Looking at Cinebench and Gaming benchmarks in reviews tells audio users nothing. :wink:
circlingkailas
Posts: 16
Joined: Sun Nov 27, 2011 4:09 pm

Re: XITE-1 PC CONFIGURATION REFERENCE

Post by circlingkailas »

Hi everyone - Checking in 3 years after my last post. I am still using my original PowerPulsar on a XP Carillon PC, and my XITE is still sitting in its box. Looks like everyone is still mainly doing IT rather than making music. Does anyone out there have a single go-to PC or laptop that is a turn-key solution running the XITE and Scope? Or another way of asking, is anyone in the market for a brand new, carefully packaged XITE?

I would be using it if there was a straightforward answer to what PC desktop or laptop to match it with. Including, ideally, a way to link up the XITE with a Mac.

Thanks!
User avatar
valis
Posts: 7318
Joined: Sun Sep 23, 2001 4:00 pm
Location: West Coast USA
Contact:

Re: XITE-1 PC CONFIGURATION REFERENCE

Post by valis »

I just built an XITE box. We also have a for sale forum, and I started a thread to encourage PCI users to consider migrating to XITE.
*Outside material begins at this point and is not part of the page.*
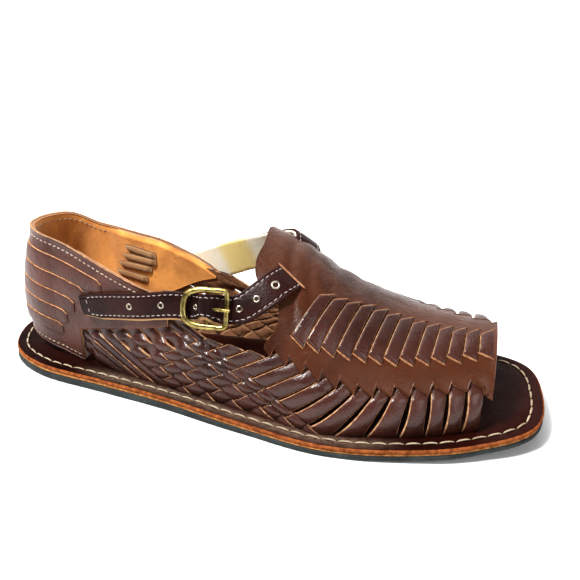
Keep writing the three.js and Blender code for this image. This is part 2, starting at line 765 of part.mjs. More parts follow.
function heelCounter() {
  const stops = counterStops(COUNTER_TIP);
  const rows = 5;
  const wall = shell(stops.length - 1, rows, COUNTER_THICKNESS, (a, b) => {
    const s = stops[a];
    return { s, v: lerp(counterBottom(s), counterTop(s), b / rows), lift: COUNTER_LIFT };
  });
  const bands = COUNTER_BANDS.map((band) => {
    const ends = counterStops(band.end * SOLE_LENGTH);
    const lift = COUNTER_LIFT + COUNTER_THICKNESS / 2 + BAND_RISE - BAND_THICKNESS / 2;
    return shell(ends.length - 1, 1, BAND_THICKNESS, (a, b) => {
      const s = ends[a];
      const share = b === 0 ? band.low : band.high;
      return { s, v: lerp(counterBottom(s > COUNTER_STEP ? COUNTER_STEP : s), counterTop(s), share), lift };
    });
  });
  return fromSolid(joined([wall, ...bands]));
}

// Straps.
// Path over the surface through table rows, as points with the surface normal.
function strapPath(side, rows, count) {
  const path = [];
  for (let k = 0; k <= count; k += 1) {
    const at = (k / count) * (rows.length - 1);
    const i = Math.min(Math.floor(at), rows.length - 2);
    const value = (column) => {
      const [p, a, b, q] = [rows[Math.max(i - 1, 0)], rows[i], rows[i + 1], rows[Math.min(i + 2, rows.length - 1)]];
      const t = at - i;
      return 0.5 * (2 * a[column] + (b[column] - p[column]) * t
        + (2 * p[column] - 5 * a[column] + 4 * b[column] - q[column]) * t * t
        + (3 * a[column] - p[column] - 3 * b[column] + q[column]) * t * t * t);
    };
    const frame = surfaceFrame(sideways(side, value("along") * SOLE_LENGTH), value("up") * INSTEP_HEIGHT);
    const point = frame.point.addScaledVector(frame.normal, value("lift") * STRAP_THICKNESS);
    path.push({ point, normal: frame.normal });
  }
  return path;
}

// Flat band swept along a path; each point has the surface normal or the direction across the band.
function sweep(path, width, thickness, endShape = () => 1) {
  const positions = [];
  path.forEach(({ point, normal, across }, k) => {
    const before = path[Math.max(k - 1, 0)].point;
    const after = path[Math.min(k + 1, path.length - 1)].point;
    const along = after.clone().sub(before).normalize();
    const wide = across ?? along.clone().cross(normal).normalize();
    const out = wide.clone().cross(along).normalize();
    const half = (width / 2) * endShape(k / (path.length - 1));
    for (const [a, b] of [[-1, -1], [1, -1], [1, 1], [-1, 1]]) {
      const corner = point.clone().addScaledVector(wide, a * half);
      corner.addScaledVector(out, (b * thickness) / 2);
      positions.push(corner.x, corner.y, corner.z);
    }
  });
  return boxTube(positions, path.length - 1);
}

const outerRun = strapPath(-1, STRAP_OUTER, 36);
const innerRun = strapPath(1, STRAP_INNER, 18);

// Frame on the outer run of the strap at a length along the shoe.
function strapFrameAt(x) {
  let k = 1;
  while (k < outerRun.length - 2 && outerRun[k].point.x < x) {
    k += 1;
  }
  const a = outerRun[k - 1];
  const b = outerRun[k];
  const t = (x - a.point.x) / (b.point.x - a.point.x);
  const point = a.point.clone().lerp(b.point, t);
  const along = b.point.clone().sub(a.point).normalize();
  const normal = a.normal.clone().lerp(b.normal, t);
  const across = along.clone().cross(normal).normalize();
  return { point, along, across, out: across.clone().cross(along).normalize() };
}

function placed(geometry, frame) {
  const matrix = new THREE.Matrix4().makeBasis(frame.along, frame.out, frame.along.clone().cross(frame.out));
  return geometry.applyMatrix4(matrix.setPosition(frame.point));
}

const eyeletHole = (x) => placed(
  new THREE.CylinderGeometry(EYELET_BARREL + CLEARANCE / 2, EYELET_BARREL + CLEARANCE / 2, 9, 10),
  strapFrameAt(x),
);

function eyelet(x) {
  const skin = STRAP_THICKNESS / 2;
  const profile = [
    [EYELET_BORE, -skin], [EYELET_BARREL, -skin], [EYELET_BARREL, skin + 0.15], [EYELET_RADIUS, skin + 0.15],
    [EYELET_RADIUS * 0.86, skin + EYELET_RIM], [EYELET_BORE, skin + EYELET_RIM * 0.8], [EYELET_BORE, -skin],
  ].map(([r, y]) => new THREE.Vector2(r, y));
  return facingOut(mergeBare(placed(new THREE.LatheGeometry(profile, 10), strapFrameAt(x))));
}

function mergeBare(geometry) {
  geometry.deleteAttribute("normal");
  geometry.deleteAttribute("uv");
  return mergeVertices(geometry, 1e-4);
}

// Ankle strap in one length: outer run, under the tab of the vamp, inner run.
// The strap is narrow from its tip to the buckle and widens toward the slot of the vamp.
function strapShape(t) {
  const narrow = STRAP_NARROW / STRAP_WIDTH;
  return lerp(narrow, 1, ease(clamp((t - 0.38) / 0.18, 0, 1))) * (t < 0.02 ? 0.8 : 1);
}

function ankleStrapBand(width, thickness) {
  return sweep([...outerRun, ...innerRun.slice(1)], width, thickness, strapShape);
}

function ankleStrap() {
  let solid = toSolid(ankleStrapBand(STRAP_WIDTH, STRAP_THICKNESS));
  for (const spot of EYELET_SPOTS) {
    solid = solid.subtract(toSolid(eyeletHole(spot * SOLE_LENGTH)));
  }
  return fromSolid(solid.subtract(toSolid(prongWire(PRONG_RADIUS + CLEARANCE))));
}

// Buckle. The frame lies over the strap at both ends; its centre bar lies under the strap's hump.
const bucklePlace = (() => {
  const clear = STRAP_THICKNESS / 2 + 3 * CLEARANCE + BUCKLE_WIRE;
  const [rear, front] = [-0.5, 0.5].map((end) => {
    const spot = strapFrameAt(BUCKLE_ALONG * SOLE_LENGTH + end * (BUCKLE_LENGTH - 2 * BUCKLE_WIRE));
    return spot.point.clone().addScaledVector(spot.out, clear);
  });
  const along = front.clone().sub(rear).normalize();
  const { normal } = surfaceFrame(BUCKLE_ALONG * SOLE_LENGTH, STRAP_OUTER[5].up * INSTEP_HEIGHT);
  const up = normal.clone().cross(along).normalize();
  return { point: rear.lerp(front, 0.5), along, up, out: along.clone().cross(up).normalize() };
})();

// Place on the buckle: a along the strap, b across it, c out from the frame's plane.
function buckleSpot(a, b, c) {
  return bucklePlace.point.clone().addScaledVector(bucklePlace.along, a)
    .addScaledVector(bucklePlace.up, b).addScaledVector(bucklePlace.out, c);
}

// Round wire along a smooth path, its ends closed flat unless the path itself is closed.
function wire(points, radius, segments, closed) {
  const curve = new THREE.CatmullRomCurve3(points, closed, "centripetal");
  const frames = curve.computeFrenetFrames(segments, closed);
  const rings = closed ? segments : segments + 1;
  const positions = [];
  const index = [];
  for (let i = 0; i < rings; i += 1) {
    const centre = curve.getPointAt(i / segments);
    for (let k = 0; k < WIRE_SIDES; k += 1) {
      const turn = (2 * Math.PI * k) / WIRE_SIDES;
      const corner = centre.clone().addScaledVector(frames.normals[i], radius * Math.cos(turn));
      corner.addScaledVector(frames.binormals[i], radius * Math.sin(turn));
      positions.push(corner.x, corner.y, corner.z);
    }
  }
  for (let i = 0; i < segments; i += 1) {
    const here = WIRE_SIDES * i;
    const next = WIRE_SIDES * ((i + 1) % rings);
    for (let k = 0; k < WIRE_SIDES; k += 1) {
      const turned = (k + 1) % WIRE_SIDES;
      index.push(here + k, here + turned, next + k, here + turned, next + turned, next + k);
    }
  }
  const last = WIRE_SIDES * (rings - 1);
  for (let k = 1; k < WIRE_SIDES - 1 && !closed; k += 1) {
    index.push(0, k + 1, k, last, last + k, last + k + 1);
  }
  return facingOut(toGeometry(positions, index));
}

const BUCKLE_HALF_LENGTH = BUCKLE_LENGTH / 2 - BUCKLE_WIRE;
const BUCKLE_HALF_HEIGHT = BUCKLE_HEIGHT / 2 - BUCKLE_WIRE;
const BAR_RADIUS = 0.8 * BUCKLE_WIRE;

function buckleFrame() {
  const ring = [
    [1, 0], [1, 0.7], [0.93, 0.97], [0.3, 1.02], [-0.5, 0.95], [-0.9, 0.65],
    [-1, 0], [-0.9, -0.65], [-0.5, -0.95], [0.3, -1.02], [0.93, -0.97], [1, -0.7],
  ].map(([a, b]) => buckleSpot(a * BUCKLE_HALF_LENGTH, b * BUCKLE_HALF_HEIGHT, 0));
  const bar = [[1, 0], [1, -0.5], [0.95, -0.9], [0.8, -1], [0, -1], [-0.8, -1], [-0.95, -0.9], [-1, -0.5], [-1, 0]]
    .map(([b, c]) => buckleSpot(0, b * BUCKLE_HALF_HEIGHT, c * CENTRE_BAR_DROP));
  return fromSolid(joined([wire(ring, BUCKLE_WIRE, 32, true), wire(bar, BAR_RADIUS, 18, false)]));
}

// Prong: hooked round the centre bar, out through the strap and over the front of the frame.
function prongWire(radius) {
  const loop = BAR_RADIUS + PRONG_RADIUS + CLEARANCE;
  const over = BUCKLE_WIRE + PRONG_RADIUS + CLEARANCE;
  const curl = [5.4, 4.6, 3.8, 3, 2.2, 1.5]
    .map((turn) => buckleSpot(loop * Math.cos(turn), 0, loop * Math.sin(turn) - CENTRE_BAR_DROP));
  const reach = [[0.45, 0.1], [0.75, 0.7], [1, 1], [1.22, 0.95]]
    .map(([a, c]) => buckleSpot(a * BUCKLE_HALF_LENGTH, 0, c * over));
  return wire([...curl, ...reach], radius, 22, false);
}

// Short strap from inside the tip of the counter, folded back round the centre bar.
function buckleStrapBand(width, thickness) {
  const loop = BAR_RADIUS + HOLDER_THICKNESS / 2 + CLEARANCE;
  const start = HOLDER_START.map(({ along, up, lift }) => {
    const { point, normal } = surfaceFrame(along * SOLE_LENGTH, up * INSTEP_HEIGHT);
    return point.addScaledVector(normal, lift * HOLDER_THICKNESS);
  });
  const fold = [[-3.2, -1.15], [-1.4, -1.02], [0, -1], [0.7, -0.7], [1, 0], [0.7, 0.7], [0, 1], [-0.6, 0.9]]
    .map(([a, c]) => buckleSpot(a * loop, 0, c * loop - CENTRE_BAR_DROP));
  const curve = new THREE.CatmullRomCurve3([...start, ...fold], false, "centripetal");
  const path = curve.getSpacedPoints(30).map((point) => ({ point, across: bucklePlace.up }));
  return sweep(path, width, thickness);
}

function buckleStrap() {
  const band = toSolid(buckleStrapBand(HOLDER_WIDTH, HOLDER_THICKNESS));
  return fromSolid(band.subtract(toSolid(prongWire(PRONG_RADIUS + CLEARANCE))));
}

// Assembly.
function named(name, geometry, color, roughness, metalness = 0) {
  const mesh = new THREE.Mesh(geometry, new THREE.MeshStandardMaterial({ color, roughness, metalness }));
  mesh.name = name;
  mesh.geometry.computeVertexNormals();
  return mesh;
}

function upperGeometry() {
  const pieces = [];
  for (const side of [-1, 1]) {
    pieces.push(vampHalf(side));
    for (let i = 0; i < STRIP_COUNT; i += 1) {
      pieces.push(sideStrip(side, i));
    }
    for (let j = FIRST_DIAGONAL; j < DIAGONAL_COUNT; j += 1) {
      pieces.push(diagonalStrip(side, j));
    }
  }
  for (let k = 0; k < RUNG_COUNT; k += 1) {
    pieces.push(rung(k));
  }
  const room = toSolid(ankleStrapBand(STRAP_WIDTH + 2 * CLEARANCE, STRAP_THICKNESS + 2 * CLEARANCE));
  let upper = fromSolid(joined(pieces).subtract(room));
  for (let pass = 0; pass < 3; pass += 1) {
    upper = pocketsFilled(fromSolid(toSolid(upper)));
  }
  return upper;
}

const shoe = new THREE.Group();
shoe.name = "huarache_sandal";
shoe.add(
  named("outsole", soleLayer(springAt, outsoleTop, 0), 0x1c2222, 0.8),
  named("midsole", soleLayer((x) => outsoleTop(x) + GLUE_LINE, midsoleTop, 0.5), LEATHER.edge, 0.7),
  named("insole", soleLayer((x) => midsoleTop(x) + GLUE_LINE, insoleTop, 0.2), LEATHER.insole, 0.35),
  named("upper", upperGeometry(), LEATHER.vamp, 0.4),
  named("heel_counter", heelCounter(), LEATHER.strip, 0.45),
  named("ankle_strap", ankleStrap(), LEATHER.strap, 0.5),
  named("buckle_frame", buckleFrame(), 0xa8873c, 0.3, 1),
  named("buckle_strap", buckleStrap(), LEATHER.edge, 0.7),
  named("buckle_prong", prongWire(PRONG_RADIUS), 0xa8873c, 0.3, 1),
  ...EYELET_SPOTS.map((spot, k) => named(`eyelet_${k + 1}`, eyelet(spot * SOLE_LENGTH), 0xa8873c, 0.35, 1)),
);

const middle = new THREE.Box3().setFromObject(shoe.children[0]).getCenter(new THREE.Vector3());
for (const mesh of shoe.children) {
  mesh.geometry.translate(-middle.x, -middle.y, 0);
}

export default shoe;
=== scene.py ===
# Huarache sandal for the right foot. Shoe sizes are in millimetres and turned into metres at the end.
import bmesh
import bpy
import math
import numpy as np
from mathutils import Vector, Matrix


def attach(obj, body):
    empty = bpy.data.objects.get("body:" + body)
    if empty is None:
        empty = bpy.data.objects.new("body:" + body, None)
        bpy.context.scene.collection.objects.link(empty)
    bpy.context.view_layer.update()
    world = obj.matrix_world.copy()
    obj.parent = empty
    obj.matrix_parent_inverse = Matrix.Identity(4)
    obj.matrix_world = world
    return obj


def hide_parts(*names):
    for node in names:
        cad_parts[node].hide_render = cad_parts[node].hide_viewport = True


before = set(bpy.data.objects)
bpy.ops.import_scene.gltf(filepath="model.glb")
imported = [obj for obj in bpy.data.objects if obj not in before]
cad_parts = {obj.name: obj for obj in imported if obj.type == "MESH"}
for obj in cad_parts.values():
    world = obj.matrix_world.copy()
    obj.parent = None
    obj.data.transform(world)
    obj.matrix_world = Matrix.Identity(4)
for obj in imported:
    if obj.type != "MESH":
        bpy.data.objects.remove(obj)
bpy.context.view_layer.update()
rng = np.random.default_rng(11)
print("stage: frame loaded", flush=True)

shoe = dict(length=290.0, ball=115.0, instep=83.0, heel=70.0, toeSpring=6.4, stackHeel=7.6, stackBall=5.6,
            insole=2.0, midShare=0.3, flatEnd=0.646, stackHeelEnd=0.27, stackBallStart=0.68, clearance=0.3)
outlineSamples = 1440

# Sole seen from above: along as a share of the length, across as a share of the ball width.
soleOutline = np.array([
    (0.0, 0.04), (0.041, -0.203), (0.124, -0.328), (0.258, -0.378), (0.394, -0.422), (0.531, -0.486),
    (0.675, -0.533), (0.787, -0.49), (0.894, -0.397), (0.983, -0.23), (1.0, 0.053), (0.977, 0.306),
    (0.89, 0.437), (0.773, 0.467), (0.649, 0.423), (0.508, 0.346), (0.366, 0.302), (0.226, 0.307),
    (0.094, 0.309), (0.014, 0.214)])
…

To connect XITE to a Mac, you'll want to link the XITE and Mac via ADAT, analog i/o and MIDI as with the PCI cards. I prefer RME soundcards still for latency+stability++matrix routing options, but you have lots of options on Mac to choose from. For the XITE's native software, you can install RTPMidi (free for Windows users, connects to AudioMIDI setup's network driver on Mac) to handle MIDI, and route through the XITE as needed. Note the XITE has the same limitations for 64bit ASIO support as the PCI cards, so I use a legacy version of Bidule (0.667 if I recall--I can look that up if neede) to host native software.

Options abound!
User avatar
garyb
Moderator
Posts: 23246
Joined: Sun Apr 15, 2001 4:00 pm
Location: ghetto by the sea

Re: XITE-1 PC CONFIGURATION REFERENCE

Post by garyb »

the XITE is not as sensitive to the motherboard as XP days PCI cards. there are an extremely few number of PCs that will make trouble. aslmost everything works, so there is no definitive list because it isn't needed.